ULIP: A Simple (But Complete) Guide

ULIP is a popular investment product that attracts several investors. If you are a first-time investor, he is a complete guide on invest in this life insurance-cum-investment product.

ULIP or Unit Linked Insurance Plan is considered as one of the most versatile and innovative financial products offered by the insurance sector in India. Every year several investors invest in ULIP without fully understanding what it is or how it can benefit it. So, if you are an amateur investor, here is a comprehensive guide on ULIP investment that can help you make the most out of it.

What is ULIP?

Unit Linked Insurance Plans is a hybrid financial tool that gives you a dual benefit of insurance protection and investment opportunity with a single product. When you pay the premium, a part of the amount is utilised towards offering life cover, and the remaining amount is invested in mutual funds to generate returns for you.

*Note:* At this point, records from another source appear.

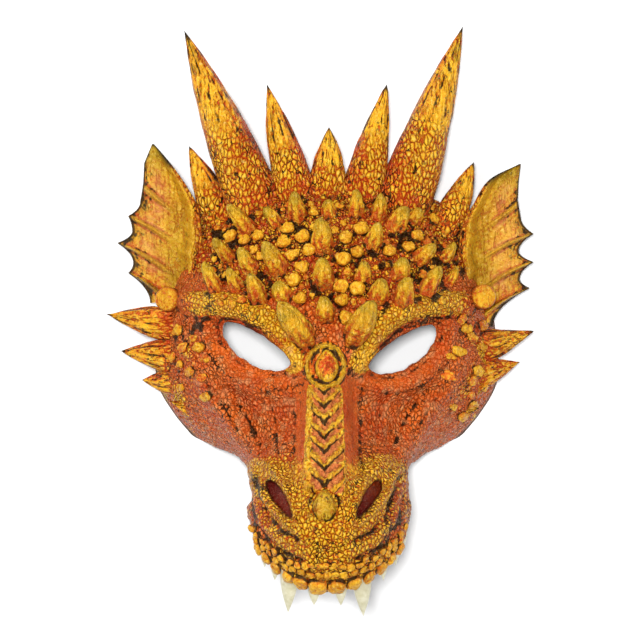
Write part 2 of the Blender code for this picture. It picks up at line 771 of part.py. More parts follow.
def link_mesh(name, piece, collection, colour=None):
    points, faces = facing_out(piece)
    mesh = bpy.data.meshes.new(name)
    mesh.from_pydata(points, [], faces)
    mesh.update()
    made = bpy.data.objects.new(name, mesh)
    collection.objects.link(made)
    if colour:
        mesh.materials.append(colour)
    else:
        made.hide_render = True
        made.display_type = "WIRE"
    return made


def paint():
    material = bpy.data.materials.new("painted foam")
    material.use_nodes = True
    shader = material.node_tree.nodes["Principled BSDF"]
    shader.inputs["Base Color"].default_value = (0.72, 0.27, 0.03, 1)
    shader.inputs["Roughness"].default_value = 0.5
    shader.inputs["Metallic"].default_value = 0.0
    return material


def new_collection(name):
    made = bpy.data.collections.new(name)
    bpy.context.scene.collection.children.link(made)
    return made


def boolean(target, operation, operand):
    modifier = target.modifiers.new(operation.lower(), "BOOLEAN")
    modifier.operation = operation
    modifier.solver = "EXACT"
    if isinstance(operand, bpy.types.Collection):
        modifier.operand_type = "COLLECTION"
        modifier.collection = operand
    else:
        modifier.object = operand
    return modifier


def main():
    for old in list(bpy.data.objects):
        bpy.data.objects.remove(old)
    skin = Skin()
    groups = {
        "horns": drawn_spikes(skin, HORNS, HORN_SIDES, 5, 1.8),
        "cheek spikes": drawn_spikes(skin, CHEEK_SPIKES, SPIKE_SIDES, 3, 1.5),
        "thorns": thorns(skin),
        "knobs": knobs(skin),
        "ears": [ear(LEFT_EAR), ear(RIGHT_EAR)],
        "discs": ear_discs(skin),
        "nose plate": nose_plate(skin),
        "nose ring": [nose_ring(skin)],
        "nose bosses": nose_bosses(skin),
        "nostril cups": nostrils(skin, ROOT_DEPTH, NOSTRIL_LIP),
        "lip plates": lip_plates(skin),
        "teeth": teeth(skin),
    }
    shell = face_shell()
    everything = np.array(
        [point for pieces in groups.values() for points, _ in pieces for point in points] + shell[0]
    )
    low, high = everything.min(axis=0), everything.max(axis=0)
    middle = ((low + high) / 2)[:2]

    def centred(piece):
        points, faces = piece
        return [(x - middle[0], y - middle[1], z) for x, y, z in points], faces

    model = new_collection("dragon mask")
    carving = new_collection("carving")
    cutters = new_collection("cutters")
    mask = link_mesh("mask", centred(shell), model, paint())
    for name, pieces in groups.items():
        for count, piece in enumerate(pieces):
            link_mesh(f"{name} {count + 1}", centred(piece), carving)
    for count, piece in enumerate(eye_cutters(skin) + nostrils(skin, 0, NOSTRIL_DEPTH)):
        link_mesh(f"cutter {count + 1}", centred(piece), cutters)
    square = [(-0.3, -0.3), (0.3, -0.3), (0.3, 0.3), (-0.3, 0.3)]
    link_mesh("table", prism(square, Vector((0, 0, 0)), 0, 0.1), cutters)
    boolean(mask, "UNION", carving)
    boolean(mask, "DIFFERENCE", cutters)


main()
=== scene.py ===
import math
import random

import bpy
import numpy as np
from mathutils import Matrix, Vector, noise
from mathutils.bvhtree import BVHTree
from mathutils.kdtree import KDTree


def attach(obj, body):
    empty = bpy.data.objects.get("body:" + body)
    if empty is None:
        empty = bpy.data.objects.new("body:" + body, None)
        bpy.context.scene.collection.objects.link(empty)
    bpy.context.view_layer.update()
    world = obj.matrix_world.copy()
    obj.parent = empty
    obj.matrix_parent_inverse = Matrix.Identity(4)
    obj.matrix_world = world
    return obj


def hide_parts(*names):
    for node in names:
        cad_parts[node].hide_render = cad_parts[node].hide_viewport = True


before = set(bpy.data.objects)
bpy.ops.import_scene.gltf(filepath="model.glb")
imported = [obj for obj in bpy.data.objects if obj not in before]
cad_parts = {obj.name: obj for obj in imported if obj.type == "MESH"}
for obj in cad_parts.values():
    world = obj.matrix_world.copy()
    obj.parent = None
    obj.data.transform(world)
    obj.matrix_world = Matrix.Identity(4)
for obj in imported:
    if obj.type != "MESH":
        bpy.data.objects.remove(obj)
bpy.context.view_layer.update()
print("frame loaded")

# The mask is drawn in the pixels of a front view, as (column, row), with heights in millimetres.
drawing = {
    "pixel": 0.322 / 586, "column": 327, "row": 320, "height": 0.040, "distance": 1.5,
    "shift": (-0.00385, 0.00252)
}


def toMetres(columns, rows, heights):
    heights = np.asarray(heights, float) / 1000
    near = 1 - (heights - drawing["height"]) / drawing["distance"]
    x = (np.asarray(columns, float) - drawing["column"]) * drawing["pixel"] * near - drawing["shift"][0]
    y = (drawing["row"] - np.asarray(rows, float)) * drawing["pixel"] * near - drawing["shift"][1]
    return np.stack([x, y, heights + 0 * x], axis=-1)


def toDrawing(points):
    near = 1 - (points[..., 2] - drawing["height"]) / drawing["distance"]
    columns = (points[..., 0] + drawing["shift"][0]) / drawing["pixel"] / near + drawing["column"]
    rows = drawing["row"] - (points[..., 1] + drawing["shift"][1]) / drawing["pixel"] / near
    return columns, rows


def spot(column, row, height):
    return Vector(toMetres(column, row, height))


def smooth(low, high, values):
    share = np.clip((values - low) / (high - low), 0, 1)
    return share * share * (3 - 2 * share)


def bump(distance, halfWidth):
    return np.exp(-((distance / halfWidth) ** 2))


def lineDistance(columns, rows, line):
    nearest = np.full(np.shape(columns), 1e9)
    for (x0, y0), (x1, y1) in zip(line, line[1:]):
        dx, dy = x1 - x0, y1 - y0
        along = np.clip(((columns - x0) * dx + (rows - y0) * dy) / (dx * dx + dy * dy), 0, 1)
        nearest = np.minimum(nearest, np.hypot(columns - x0 - along * dx, rows - y0 - along * dy))
    return nearest


def splineWeights(shares, count):
    # Catmull-Rom weights of `count` points at each share
    weights = np.zeros((len(shares), count))
    for line, share in enumerate(shares):
        first = min(int(share * (count - 1)), count - 2)
        t = share * (count - 1) - first
        parts = (
            -0.5 * t + t * t - 0.5 * t**3, 1 - 2.5 * t * t + 1.5 * t**3, 0.5 * t + 2 * t * t - 1.5 * t**3,
            -0.5 * t * t + 0.5 * t**3
        )
        for offset, part in enumerate(parts):
            index = first - 1 + offset
            if index < 0:
                weights[line, 0] += 2 * part
                weights[line, 1] -= part
            elif index >= count:
                weights[line, count - 1] += 2 * part
                weights[line, count - 2] -= part
            else:
                weights[line, index] += part
    return weights


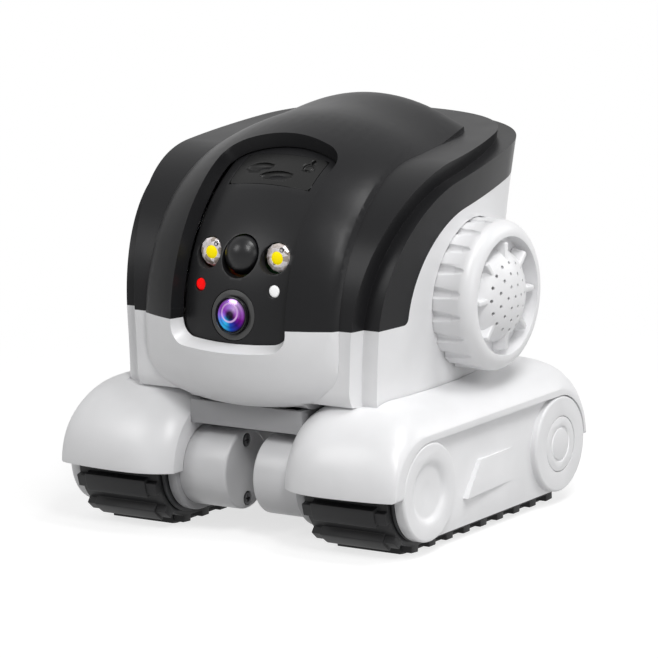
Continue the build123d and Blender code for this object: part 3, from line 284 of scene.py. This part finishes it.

It allows goal-based investment

The ULIPs are specifically designed to help you accomplish your long-term and medium-term financial goals like buying a new house, building a corpus retirement, planning child’s future and tax planning. This goal-based investment opportunity allows you to fine tune your investment strategy and accomplish the goal successfully.

It allows fund switching

When you invest in ULIP, you have the option to decide where you want to invest the funds to generate returns; you have a wide variety of mutual fund schemes to choose from. Depending on your risk-taking capacity, and your future goals, you can choose to allocate the fund in debt funds, equity funds or balanced funds.

Generally, most insurance companies provide the investors the option to invest in five to seven funds options for diversification purposes and minimise the risk. The insurers also provide switch options, to help the investors maximise their gains. For example, if you have invested a major portion of your funds in equity funds, you can switch to invest in debt funds and vice-versa based on the existing market trends.

You get Top-up Option

Top-up option is a facility offered by insurance companies that allows you to invest the additional cash flow (that you may have) in ULIP through top-up premium. The amount is paid over and above the pre-decided premium amount.

The best thing about the top-up option is that the additional premium you pay is eligible for tax benefit under Section 80C and Section 10(10D) of the Indian Income Tax Act. However, you must know that you can get tax benefits only if the additional premium you pay is less than 10% of the sum assured amount.

 ULIP comes with a lock-in period and surrender option

While you get the benefit of investment in mutual funds and market-linked returns through investment in ULIP, remember is it primarily an insurance product and comes with a lock-in period of five years. However, as a policyholder, you have the option to surrender the policy before the lock-in period.

However, when you surrender the policy before five years, the insurance company does not pay the fund value immediately after the surrender. The insurer will levy a surrender charge and transfer the amount to the discontinuance policy fund. The money remains there until the end of five year, after which you can withdraw the funds.

If you continue your policy for five years, and exit the fund, you need not pay any discontinuance charges and you can get the funds value immediately.

Partial Withdrawal

One of the significant benefits of investing in ULIP is that it offers higher liquidity than other insurance products. You have the option to partially withdraw the funds to meet your immediate financial needs without affecting the policy tenure.

Final Word

Now that you are aware of the different aspects of ULIP make sure that you invest in this policy and get one step close to accomplishing your financial goals.